I should point at right now that I have an interest in this discussion. I have recommended the use of Turnitin at VUW and we use it to detect and to deter plagiarism.

This case is worth noting as it hilites the widespread lack of understanding about copyright, especially amongst the readers of Slashdot. The most important misunderstanding, despite the opinions of many academics, student work is normally fully protected under copyright law, to the extent that it is an original, non-infringing work. Registration is not a requirement for a work to get copyright protection. Under US law it does, however, grant certain useful benefits:

  • Registration establishes a public record of the copyright claim.
  • Before an infringement suit may be filed in court, registration is necessary for works of U.S. origin.
  • If made before or within 5 years of publication, registration will establish prima facie evidence in court of the validity of the copyright and of the facts stated in the certificate.
  • If registration is made within 3 months after publication of the work or prior to an infringement of the work, statutory damages and attorney's fees will be available to the copyright owner in court actions. Otherwise, only an award of actual damages and profits is available to the copyright owner.

The usefulness of these to the students laying the trap is fairly obvious, but they didn't need registration to have ownership.

By default, students are entitled to the full protection of their work, even if it is submitted for assessment. Some universities in the US get around this whole area by demanding full ownership of everything submitted for assessment. Personally I think that claiming full ownership is lazy and/or greedy. That said, the act of submitting a work for assessment implies that certain things need to be done to assess the work - copies are likely to be made, especially if an electronic submission is made. If student's don't want to lose everything as a condition of assessment they have to accept that certain things are going to happen to their work.

One particular aspect of the case particularly annoys me. The father of one of the students is quoted as saying "My son's major objection is that he does not cheat, and this assumes he does". My response - get over it and stop being so precious. Plagiarism is a major problem at almost every level of the education system. Students find it so easy to search for information online and copy it that its hardly surprising that some of them stray from the strict requirements of institutions. Checking for plagiarism in all cases is in fact much fairer than the alternative.

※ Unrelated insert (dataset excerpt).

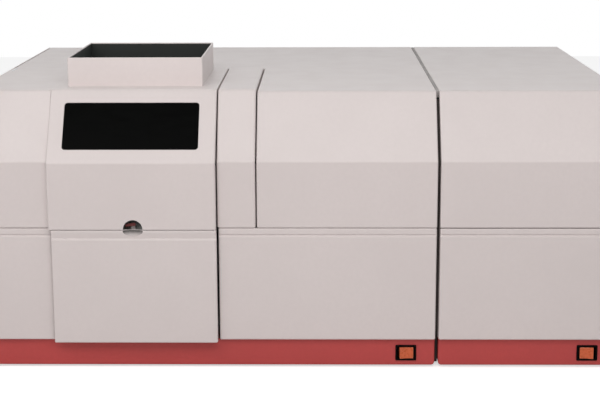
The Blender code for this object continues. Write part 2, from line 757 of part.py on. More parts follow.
def inlet(x):
    """A three-pin mains inlet let into a rear panel."""
    outer = REAR_Y + SHEET / 2 + SEAT
    lip = plate([rectangle((x, INLET_Z), INLET_FLANGE, INLET_LIP)], facing("xz", outer + INLET_LIP / 2), INLET_LIP)
    face = outer + INLET_LIP
    body = plate(
        [rectangle((x, INLET_Z), INLET_BODY)], facing("xz", face - INLET_DEPTH / 2 - INLET_LIP / 2), INLET_DEPTH,
    )
    half_x, half_z = INLET_CAVITY[0] / 2, INLET_CAVITY[1] / 2
    cavity_line = [
        (x - half_x, INLET_Z - half_z), (x + half_x, INLET_Z - half_z),
        (x + half_x, INLET_Z), (x + half_x - half_z, INLET_Z + half_z),
        (x - half_x + half_z, INLET_Z + half_z), (x - half_x, INLET_Z),
    ]
    depth = INLET_CAVITY_DEPTH + OVERRUN
    cavity = plate([cavity_line], facing("xz", face + OVERRUN - depth / 2), depth)
    floor = face - INLET_CAVITY_DEPTH
    pins = []
    for side in (-1, 0, 1):
        pin_x, pin_z = x + side * INLET_PIN_PITCH, INLET_Z + (0 if side else INLET_PIN[0])
        pins.append(block(
            (pin_x - INLET_PIN[0] / 2, floor - INLET_LIP, pin_z - INLET_PIN[2] / 2),
            (pin_x + INLET_PIN[0] / 2, floor + INLET_PIN[1], pin_z + INLET_PIN[2] / 2),
        ))
    shell = cut_shape(joined_shape([lip, body]), [cavity])
    return joined_shape([shell, *pins])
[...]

Many academics and students assume that certain groups plagiarise more than others - stupid people, asians - different races of all types, people who have poor english skills. The evidence in fact, is that plagiarism by high achieving white students from wealthy homes occurs frequently - it just doesn't get caught as often as many teachers assume they'll do well and are not surprised when they do. Its the students who perform "surprisingly" well that are penalised - the different ones, who perhaps are trying that little bit harder than the prejudices of their teacher. These students are subject to a higher standard of scrutiny, so unsurprisingly more of them are caught. Systems like Turnitin are genuinely equitable - everyone is treated exactly the same.

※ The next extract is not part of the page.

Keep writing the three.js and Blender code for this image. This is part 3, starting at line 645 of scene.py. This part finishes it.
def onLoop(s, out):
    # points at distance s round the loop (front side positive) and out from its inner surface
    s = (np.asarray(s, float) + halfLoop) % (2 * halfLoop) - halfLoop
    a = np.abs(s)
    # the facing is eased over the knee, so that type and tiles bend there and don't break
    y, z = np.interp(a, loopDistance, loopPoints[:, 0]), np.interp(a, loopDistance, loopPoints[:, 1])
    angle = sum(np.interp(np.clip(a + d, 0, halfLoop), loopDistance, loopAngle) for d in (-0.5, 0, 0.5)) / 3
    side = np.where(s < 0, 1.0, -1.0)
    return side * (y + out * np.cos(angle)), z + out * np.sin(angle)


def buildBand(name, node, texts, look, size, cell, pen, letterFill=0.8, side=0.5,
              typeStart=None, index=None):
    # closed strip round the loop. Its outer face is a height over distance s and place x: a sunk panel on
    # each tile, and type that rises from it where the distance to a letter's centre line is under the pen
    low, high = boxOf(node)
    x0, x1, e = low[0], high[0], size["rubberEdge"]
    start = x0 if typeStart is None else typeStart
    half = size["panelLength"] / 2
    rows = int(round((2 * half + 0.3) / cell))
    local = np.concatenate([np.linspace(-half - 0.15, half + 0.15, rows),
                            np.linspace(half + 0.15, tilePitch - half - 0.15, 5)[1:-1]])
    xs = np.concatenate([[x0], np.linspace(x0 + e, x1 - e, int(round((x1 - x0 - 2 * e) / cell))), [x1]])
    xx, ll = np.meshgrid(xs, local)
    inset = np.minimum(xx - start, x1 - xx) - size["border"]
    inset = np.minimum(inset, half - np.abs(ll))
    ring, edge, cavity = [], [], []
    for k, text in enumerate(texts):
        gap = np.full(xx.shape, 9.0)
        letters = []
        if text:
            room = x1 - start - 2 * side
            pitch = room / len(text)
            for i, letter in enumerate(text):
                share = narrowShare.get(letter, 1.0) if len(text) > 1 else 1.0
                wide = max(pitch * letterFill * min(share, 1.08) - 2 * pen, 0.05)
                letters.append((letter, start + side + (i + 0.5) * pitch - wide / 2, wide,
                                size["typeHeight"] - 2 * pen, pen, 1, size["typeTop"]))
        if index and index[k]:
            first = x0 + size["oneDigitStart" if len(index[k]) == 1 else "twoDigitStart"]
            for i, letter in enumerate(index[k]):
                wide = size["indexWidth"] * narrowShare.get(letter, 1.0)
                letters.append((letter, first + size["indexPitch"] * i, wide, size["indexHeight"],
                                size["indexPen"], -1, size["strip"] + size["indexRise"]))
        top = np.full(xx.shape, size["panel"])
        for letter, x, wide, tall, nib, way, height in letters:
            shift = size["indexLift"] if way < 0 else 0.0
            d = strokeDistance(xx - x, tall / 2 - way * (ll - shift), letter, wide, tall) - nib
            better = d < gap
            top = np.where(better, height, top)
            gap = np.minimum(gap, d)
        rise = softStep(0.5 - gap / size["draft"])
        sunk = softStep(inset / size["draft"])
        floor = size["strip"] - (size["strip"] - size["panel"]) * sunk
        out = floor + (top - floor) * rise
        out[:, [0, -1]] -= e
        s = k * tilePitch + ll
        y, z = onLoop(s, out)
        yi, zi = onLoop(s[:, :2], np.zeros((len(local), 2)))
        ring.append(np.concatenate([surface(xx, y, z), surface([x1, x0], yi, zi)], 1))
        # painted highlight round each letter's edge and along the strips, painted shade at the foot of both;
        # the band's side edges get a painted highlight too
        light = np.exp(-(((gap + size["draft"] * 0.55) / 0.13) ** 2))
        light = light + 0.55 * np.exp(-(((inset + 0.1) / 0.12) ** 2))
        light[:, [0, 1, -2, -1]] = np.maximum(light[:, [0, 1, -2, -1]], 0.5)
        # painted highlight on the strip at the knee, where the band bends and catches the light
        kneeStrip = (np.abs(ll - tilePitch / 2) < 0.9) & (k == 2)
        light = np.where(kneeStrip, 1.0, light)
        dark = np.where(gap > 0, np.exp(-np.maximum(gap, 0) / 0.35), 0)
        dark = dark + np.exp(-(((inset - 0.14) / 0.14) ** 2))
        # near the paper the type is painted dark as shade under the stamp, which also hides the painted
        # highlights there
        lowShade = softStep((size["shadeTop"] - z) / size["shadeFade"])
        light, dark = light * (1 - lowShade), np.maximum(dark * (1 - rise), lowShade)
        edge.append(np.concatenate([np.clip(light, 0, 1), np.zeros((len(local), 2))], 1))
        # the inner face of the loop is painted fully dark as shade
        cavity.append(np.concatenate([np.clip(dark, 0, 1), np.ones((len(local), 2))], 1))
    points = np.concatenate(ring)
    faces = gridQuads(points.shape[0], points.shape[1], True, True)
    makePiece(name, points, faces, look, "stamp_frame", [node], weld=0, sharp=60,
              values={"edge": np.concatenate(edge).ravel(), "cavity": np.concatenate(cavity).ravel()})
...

Naturally, Turnitin (or any other detection tool) won't stop plagiarism by itself. For a start, it doesn't detect plagiarism - it just compares text and hilites similarity. A human teacher is always the person who makes the decison about plagiarism - and from the examples I've seen its usually not hard to spot when it happens. Lets be clear here, we are not talking about a few words or quotes, these systems help academics catch people copying substantial portions or entire works in order to present them as their own work. Its dishonest, it destroys trust between students and with staff and it ultimately devalues everyone's qualifications. It also happens a lot. Every serious examination of the extent of plagiarism I have ever seen suggests that as many of 10% of all assignments submitted are plagiarised - literally thousands of items per year at an average university.

Detection systems must be complemented with range of other university activities linke clear policies, education programmes, honor codes, and well designed assessments, but none of these is entirely fullproof. Detection systems are a valuable way of making sure that academics can focus on the few problematic cases rather than having to carefully compare every paper they have ever had submitted for marking with every book and website on the topic.

Far from laying stupid traps like they did, these students should be grateful that their university is trying to protect the value of their degrees, not grandstanding. I very much hope they lose the case and end up paying costs.

Thankfully, I actually think they will lose on the face of the facts presented. Clearly they knew that the assessed work was going to be submitted to Turnitin. They also well understood that the work was going to end up in the Turnitin archive. Writing a note inside the work to say that this was not allowed is clearly not going to attract the attention of the university or Turnitin as neither will be reading the work prior to its submission - something they will have known. Its well established in law that you cannot bind people with contracts or conditions without telling them and confirming they understand. By submitting the work for assessment they must have known what would happen and therefore must accept liability for the entirely obvious consequences.

Finally, they have not lost any significant value. Turnitin keeps papers in its database to match against future submissions. A match will only occur if one of several things happens:

  • Their work was plagiarised against another work which is later plagiarised by another student (yes this happens often) or which is added to the Turnitin database;
  • Their work is plagiaised by another student without their knowledge;
  • They sell their work to a term paper for financial gain and it is then plagiarised by another student;
  • They submit their own work again for credit in another course.

This last one is the only one that I have any sympathy for - English academics regard it as plagiarism, I think its evidence of intelligence on their part and laziness on the part of the academics setting assessments.

Only if one of these things happens will their work be revealed by Turnitin to the academic submitting the subsequent assignment. There is no way to "browse" the Turnitin database and using their originality report for any purpose other than to detect plagiarism is a breach of the license.

I don't know what these students were trying to do when they laid this trap. I very much doubt they really believe that their actions are to the benefit of students generally. However I repeat, I hope they lose and I hope that their misguided attempt to assist plagiarists fails and costs them dearly - the consequences to all of us trying to protect the integrity of education if they succeed are potentially far more costly.